[Records with modeling code]
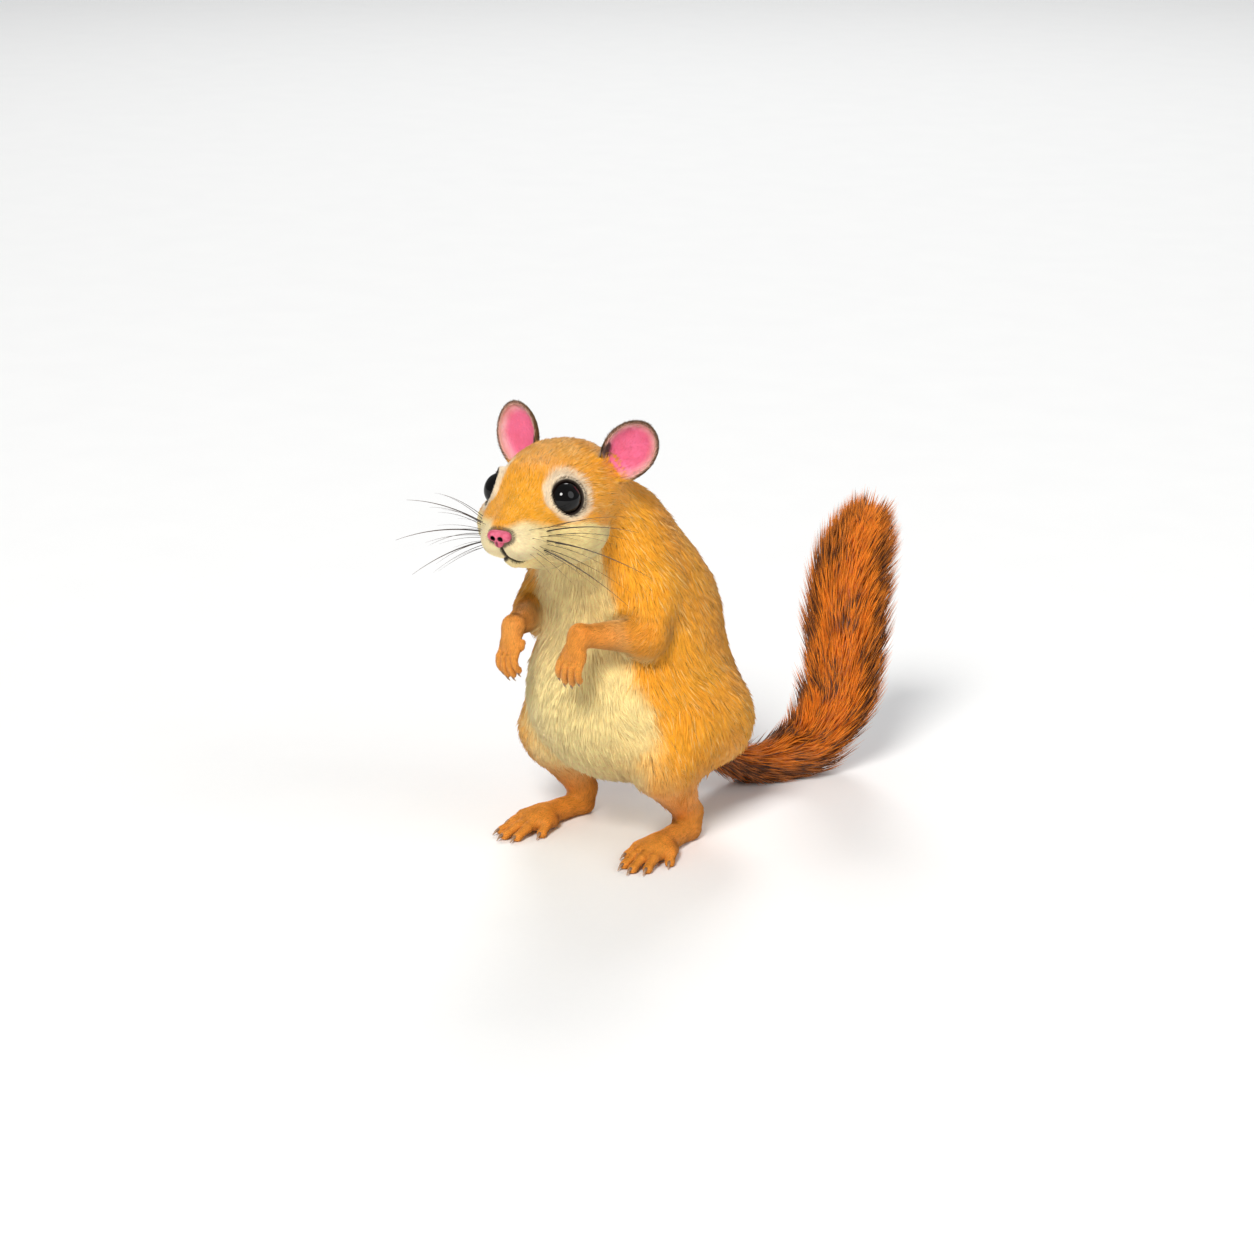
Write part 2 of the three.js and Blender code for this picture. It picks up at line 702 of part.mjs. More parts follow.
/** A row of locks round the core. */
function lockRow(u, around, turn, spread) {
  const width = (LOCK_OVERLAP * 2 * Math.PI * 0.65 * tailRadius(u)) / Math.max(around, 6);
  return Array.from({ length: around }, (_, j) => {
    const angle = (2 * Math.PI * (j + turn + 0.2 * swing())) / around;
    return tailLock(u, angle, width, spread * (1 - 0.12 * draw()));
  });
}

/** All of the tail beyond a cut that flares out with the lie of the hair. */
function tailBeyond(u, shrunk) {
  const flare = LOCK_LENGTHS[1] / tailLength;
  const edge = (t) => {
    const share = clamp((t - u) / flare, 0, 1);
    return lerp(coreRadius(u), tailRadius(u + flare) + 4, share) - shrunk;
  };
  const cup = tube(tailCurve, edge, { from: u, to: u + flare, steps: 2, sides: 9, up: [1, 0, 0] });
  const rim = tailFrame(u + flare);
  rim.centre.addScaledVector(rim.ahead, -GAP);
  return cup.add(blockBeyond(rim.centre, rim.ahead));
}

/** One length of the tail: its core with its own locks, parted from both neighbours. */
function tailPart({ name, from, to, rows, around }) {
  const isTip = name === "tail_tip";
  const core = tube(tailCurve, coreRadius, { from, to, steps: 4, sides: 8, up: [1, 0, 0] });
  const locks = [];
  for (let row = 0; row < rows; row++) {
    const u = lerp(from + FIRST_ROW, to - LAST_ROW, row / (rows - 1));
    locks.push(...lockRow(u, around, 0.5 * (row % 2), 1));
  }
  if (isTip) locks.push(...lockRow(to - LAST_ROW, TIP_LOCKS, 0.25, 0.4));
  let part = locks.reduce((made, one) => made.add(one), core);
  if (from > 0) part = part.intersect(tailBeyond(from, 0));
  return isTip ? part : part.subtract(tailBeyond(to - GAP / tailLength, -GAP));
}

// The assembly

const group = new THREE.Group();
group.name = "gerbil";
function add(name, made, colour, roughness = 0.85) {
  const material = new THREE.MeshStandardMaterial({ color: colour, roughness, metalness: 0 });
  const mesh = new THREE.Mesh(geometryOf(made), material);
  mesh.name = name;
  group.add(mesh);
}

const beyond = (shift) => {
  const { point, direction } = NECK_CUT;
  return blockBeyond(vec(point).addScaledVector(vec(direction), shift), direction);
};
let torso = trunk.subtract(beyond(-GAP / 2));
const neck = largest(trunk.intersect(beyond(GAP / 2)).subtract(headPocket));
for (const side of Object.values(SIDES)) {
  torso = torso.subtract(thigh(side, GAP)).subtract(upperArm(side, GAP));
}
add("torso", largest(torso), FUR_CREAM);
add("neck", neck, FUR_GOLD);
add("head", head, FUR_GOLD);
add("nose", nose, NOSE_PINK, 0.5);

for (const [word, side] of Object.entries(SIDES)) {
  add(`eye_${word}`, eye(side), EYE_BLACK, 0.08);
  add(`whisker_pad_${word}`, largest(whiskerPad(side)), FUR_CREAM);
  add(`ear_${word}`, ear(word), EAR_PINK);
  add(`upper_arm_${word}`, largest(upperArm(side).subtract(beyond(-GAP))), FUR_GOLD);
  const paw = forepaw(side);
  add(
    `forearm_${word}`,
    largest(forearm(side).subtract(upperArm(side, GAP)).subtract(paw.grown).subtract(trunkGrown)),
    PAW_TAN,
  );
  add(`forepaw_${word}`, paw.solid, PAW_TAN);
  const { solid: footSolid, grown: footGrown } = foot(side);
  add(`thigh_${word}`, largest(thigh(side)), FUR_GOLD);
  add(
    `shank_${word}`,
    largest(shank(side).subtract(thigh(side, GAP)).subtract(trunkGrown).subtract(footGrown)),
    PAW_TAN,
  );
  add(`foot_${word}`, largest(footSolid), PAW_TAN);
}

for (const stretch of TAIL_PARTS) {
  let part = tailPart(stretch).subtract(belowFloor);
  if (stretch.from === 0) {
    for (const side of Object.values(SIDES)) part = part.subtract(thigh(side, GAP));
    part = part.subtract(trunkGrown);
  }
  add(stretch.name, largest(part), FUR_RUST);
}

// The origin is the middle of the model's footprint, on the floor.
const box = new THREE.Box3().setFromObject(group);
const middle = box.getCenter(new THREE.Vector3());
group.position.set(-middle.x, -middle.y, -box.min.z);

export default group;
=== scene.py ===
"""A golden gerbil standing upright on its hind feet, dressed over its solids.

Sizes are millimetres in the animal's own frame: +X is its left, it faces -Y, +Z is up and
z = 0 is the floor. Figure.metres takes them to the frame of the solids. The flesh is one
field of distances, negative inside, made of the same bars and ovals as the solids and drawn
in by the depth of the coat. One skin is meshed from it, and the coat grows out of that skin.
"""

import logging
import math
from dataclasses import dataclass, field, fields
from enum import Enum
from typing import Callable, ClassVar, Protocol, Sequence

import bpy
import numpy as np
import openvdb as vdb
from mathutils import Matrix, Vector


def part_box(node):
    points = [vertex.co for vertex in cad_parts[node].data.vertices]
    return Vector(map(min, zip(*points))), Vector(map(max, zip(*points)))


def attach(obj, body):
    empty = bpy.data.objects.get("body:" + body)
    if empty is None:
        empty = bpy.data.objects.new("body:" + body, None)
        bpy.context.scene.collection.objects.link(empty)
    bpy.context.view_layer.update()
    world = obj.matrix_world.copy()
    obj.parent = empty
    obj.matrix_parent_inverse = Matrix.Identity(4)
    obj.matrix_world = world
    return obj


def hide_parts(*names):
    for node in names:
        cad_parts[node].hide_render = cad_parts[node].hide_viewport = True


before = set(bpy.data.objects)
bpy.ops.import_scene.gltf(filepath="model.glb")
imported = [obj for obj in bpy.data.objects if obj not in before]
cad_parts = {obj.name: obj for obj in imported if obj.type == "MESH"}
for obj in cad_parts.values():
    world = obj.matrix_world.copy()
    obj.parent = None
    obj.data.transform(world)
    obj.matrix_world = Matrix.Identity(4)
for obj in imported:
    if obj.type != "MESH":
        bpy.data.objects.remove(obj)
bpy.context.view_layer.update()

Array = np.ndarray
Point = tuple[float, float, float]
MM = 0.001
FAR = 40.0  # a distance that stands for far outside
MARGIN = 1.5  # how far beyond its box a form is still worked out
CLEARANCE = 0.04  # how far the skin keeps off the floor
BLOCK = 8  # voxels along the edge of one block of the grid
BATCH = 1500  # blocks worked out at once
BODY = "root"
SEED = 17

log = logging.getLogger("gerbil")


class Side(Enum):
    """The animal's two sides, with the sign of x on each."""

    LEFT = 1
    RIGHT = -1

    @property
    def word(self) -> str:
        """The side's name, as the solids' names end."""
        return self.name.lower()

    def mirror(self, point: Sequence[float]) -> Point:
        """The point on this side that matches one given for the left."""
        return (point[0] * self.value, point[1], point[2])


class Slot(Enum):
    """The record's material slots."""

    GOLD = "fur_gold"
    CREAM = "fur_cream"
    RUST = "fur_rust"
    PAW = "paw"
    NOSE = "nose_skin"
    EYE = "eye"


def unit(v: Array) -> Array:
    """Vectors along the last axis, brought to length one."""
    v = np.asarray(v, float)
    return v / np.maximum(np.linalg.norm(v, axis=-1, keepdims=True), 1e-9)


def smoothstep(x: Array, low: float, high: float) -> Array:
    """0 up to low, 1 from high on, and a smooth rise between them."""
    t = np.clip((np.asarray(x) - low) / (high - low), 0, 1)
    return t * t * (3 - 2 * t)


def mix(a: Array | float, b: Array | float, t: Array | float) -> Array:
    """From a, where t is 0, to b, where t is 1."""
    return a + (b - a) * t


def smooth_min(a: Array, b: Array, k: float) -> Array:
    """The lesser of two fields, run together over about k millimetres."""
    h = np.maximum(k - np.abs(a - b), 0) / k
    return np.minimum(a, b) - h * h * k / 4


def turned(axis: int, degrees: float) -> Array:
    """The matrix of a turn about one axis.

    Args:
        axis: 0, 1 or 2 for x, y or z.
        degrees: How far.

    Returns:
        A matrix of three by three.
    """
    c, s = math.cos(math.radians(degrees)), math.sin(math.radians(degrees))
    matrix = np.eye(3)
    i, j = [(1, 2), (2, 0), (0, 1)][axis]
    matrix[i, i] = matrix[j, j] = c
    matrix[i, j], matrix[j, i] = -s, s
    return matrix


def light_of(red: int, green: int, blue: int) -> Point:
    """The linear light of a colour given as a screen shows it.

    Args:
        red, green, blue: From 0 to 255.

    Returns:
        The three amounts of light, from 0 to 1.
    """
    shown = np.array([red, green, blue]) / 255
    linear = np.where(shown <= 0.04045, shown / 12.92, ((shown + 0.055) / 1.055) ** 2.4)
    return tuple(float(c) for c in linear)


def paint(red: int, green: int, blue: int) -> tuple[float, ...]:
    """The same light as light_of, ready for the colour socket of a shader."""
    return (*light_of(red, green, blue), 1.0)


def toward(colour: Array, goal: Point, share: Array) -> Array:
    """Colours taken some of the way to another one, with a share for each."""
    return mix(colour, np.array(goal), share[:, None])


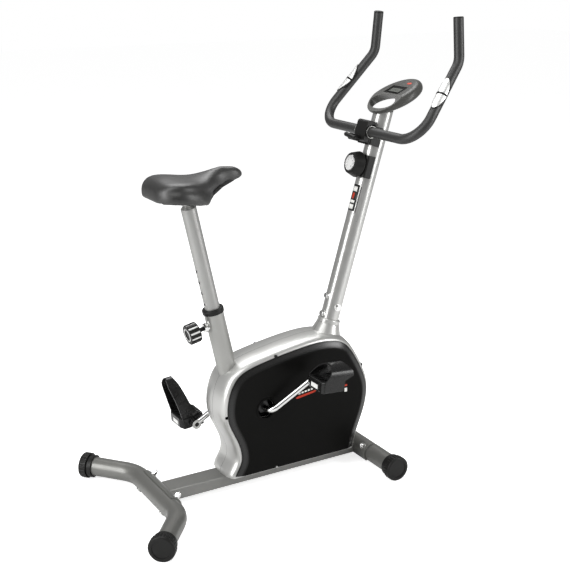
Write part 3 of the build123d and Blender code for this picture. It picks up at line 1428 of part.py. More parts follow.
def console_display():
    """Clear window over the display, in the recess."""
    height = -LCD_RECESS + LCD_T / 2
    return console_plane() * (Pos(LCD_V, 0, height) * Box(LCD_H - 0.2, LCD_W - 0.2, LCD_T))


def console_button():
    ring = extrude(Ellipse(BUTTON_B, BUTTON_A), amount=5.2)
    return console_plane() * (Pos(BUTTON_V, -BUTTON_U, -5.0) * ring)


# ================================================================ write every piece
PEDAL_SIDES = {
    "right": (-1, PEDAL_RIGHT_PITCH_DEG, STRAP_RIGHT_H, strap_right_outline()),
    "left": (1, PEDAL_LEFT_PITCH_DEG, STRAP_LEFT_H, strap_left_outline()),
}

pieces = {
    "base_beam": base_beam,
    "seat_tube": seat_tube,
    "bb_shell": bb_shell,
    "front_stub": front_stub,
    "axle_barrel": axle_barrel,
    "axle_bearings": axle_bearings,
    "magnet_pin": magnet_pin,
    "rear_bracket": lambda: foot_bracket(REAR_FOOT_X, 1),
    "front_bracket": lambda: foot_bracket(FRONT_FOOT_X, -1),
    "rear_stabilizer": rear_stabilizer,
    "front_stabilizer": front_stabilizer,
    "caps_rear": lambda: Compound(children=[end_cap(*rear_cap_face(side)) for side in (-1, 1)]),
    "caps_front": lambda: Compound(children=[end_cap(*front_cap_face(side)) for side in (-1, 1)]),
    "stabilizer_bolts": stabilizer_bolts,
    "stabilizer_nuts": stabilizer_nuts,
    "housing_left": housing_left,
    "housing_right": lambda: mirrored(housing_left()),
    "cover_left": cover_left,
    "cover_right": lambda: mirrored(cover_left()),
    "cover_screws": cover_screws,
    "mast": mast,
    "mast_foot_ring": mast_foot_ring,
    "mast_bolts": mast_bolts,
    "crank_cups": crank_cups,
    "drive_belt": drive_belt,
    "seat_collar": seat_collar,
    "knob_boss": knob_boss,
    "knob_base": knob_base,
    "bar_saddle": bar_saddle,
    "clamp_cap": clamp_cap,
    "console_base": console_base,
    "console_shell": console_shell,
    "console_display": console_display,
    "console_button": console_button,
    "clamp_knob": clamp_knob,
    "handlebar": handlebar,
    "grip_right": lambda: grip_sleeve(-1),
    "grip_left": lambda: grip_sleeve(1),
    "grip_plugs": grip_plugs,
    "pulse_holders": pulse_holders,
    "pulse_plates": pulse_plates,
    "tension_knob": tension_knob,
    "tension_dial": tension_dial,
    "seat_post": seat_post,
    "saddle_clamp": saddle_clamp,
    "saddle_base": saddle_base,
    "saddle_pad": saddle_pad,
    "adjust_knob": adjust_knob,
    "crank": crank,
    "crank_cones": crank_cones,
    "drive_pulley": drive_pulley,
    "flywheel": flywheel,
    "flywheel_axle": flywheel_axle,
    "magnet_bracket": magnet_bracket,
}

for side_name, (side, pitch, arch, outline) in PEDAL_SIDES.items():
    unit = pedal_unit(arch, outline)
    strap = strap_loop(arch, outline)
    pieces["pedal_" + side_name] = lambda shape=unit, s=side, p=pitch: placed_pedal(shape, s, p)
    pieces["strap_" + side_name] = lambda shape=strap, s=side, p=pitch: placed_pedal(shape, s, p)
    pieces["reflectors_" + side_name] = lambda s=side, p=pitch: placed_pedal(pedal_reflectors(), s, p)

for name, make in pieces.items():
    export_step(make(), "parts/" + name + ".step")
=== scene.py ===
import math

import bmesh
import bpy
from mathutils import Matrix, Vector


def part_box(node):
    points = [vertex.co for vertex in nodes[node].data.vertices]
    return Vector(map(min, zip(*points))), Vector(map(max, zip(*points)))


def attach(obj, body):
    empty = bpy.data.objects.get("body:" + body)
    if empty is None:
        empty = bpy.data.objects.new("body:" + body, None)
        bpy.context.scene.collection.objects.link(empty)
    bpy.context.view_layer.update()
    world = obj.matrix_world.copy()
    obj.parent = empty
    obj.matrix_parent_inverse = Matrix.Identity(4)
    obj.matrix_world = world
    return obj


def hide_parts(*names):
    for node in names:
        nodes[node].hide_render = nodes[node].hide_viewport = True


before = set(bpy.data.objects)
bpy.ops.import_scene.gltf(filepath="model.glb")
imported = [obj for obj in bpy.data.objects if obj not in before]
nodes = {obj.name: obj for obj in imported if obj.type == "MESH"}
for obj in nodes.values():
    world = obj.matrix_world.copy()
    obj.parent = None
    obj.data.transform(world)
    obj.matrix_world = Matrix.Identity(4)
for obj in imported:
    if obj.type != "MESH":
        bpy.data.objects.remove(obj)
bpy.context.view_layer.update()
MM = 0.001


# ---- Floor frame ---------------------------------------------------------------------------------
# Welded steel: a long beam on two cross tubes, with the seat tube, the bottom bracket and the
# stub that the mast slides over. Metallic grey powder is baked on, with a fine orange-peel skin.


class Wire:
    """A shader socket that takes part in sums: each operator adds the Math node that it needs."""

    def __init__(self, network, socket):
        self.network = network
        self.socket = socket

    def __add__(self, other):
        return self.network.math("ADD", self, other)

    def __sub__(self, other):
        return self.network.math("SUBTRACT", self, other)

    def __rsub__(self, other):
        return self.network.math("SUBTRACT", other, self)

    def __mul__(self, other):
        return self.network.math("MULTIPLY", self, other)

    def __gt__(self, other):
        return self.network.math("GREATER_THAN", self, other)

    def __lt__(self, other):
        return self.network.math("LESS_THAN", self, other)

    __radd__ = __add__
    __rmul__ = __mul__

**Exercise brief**
Take every line containing the word "picks" and copy it.

**Expected output**
Write part 2 of the three.js and Blender code for this picture. It picks up at line 702 of part.mjs. More parts follow.
Write part 3 of the build123d and Blender code for this picture. It picks up at line 1428 of part.py. More parts follow.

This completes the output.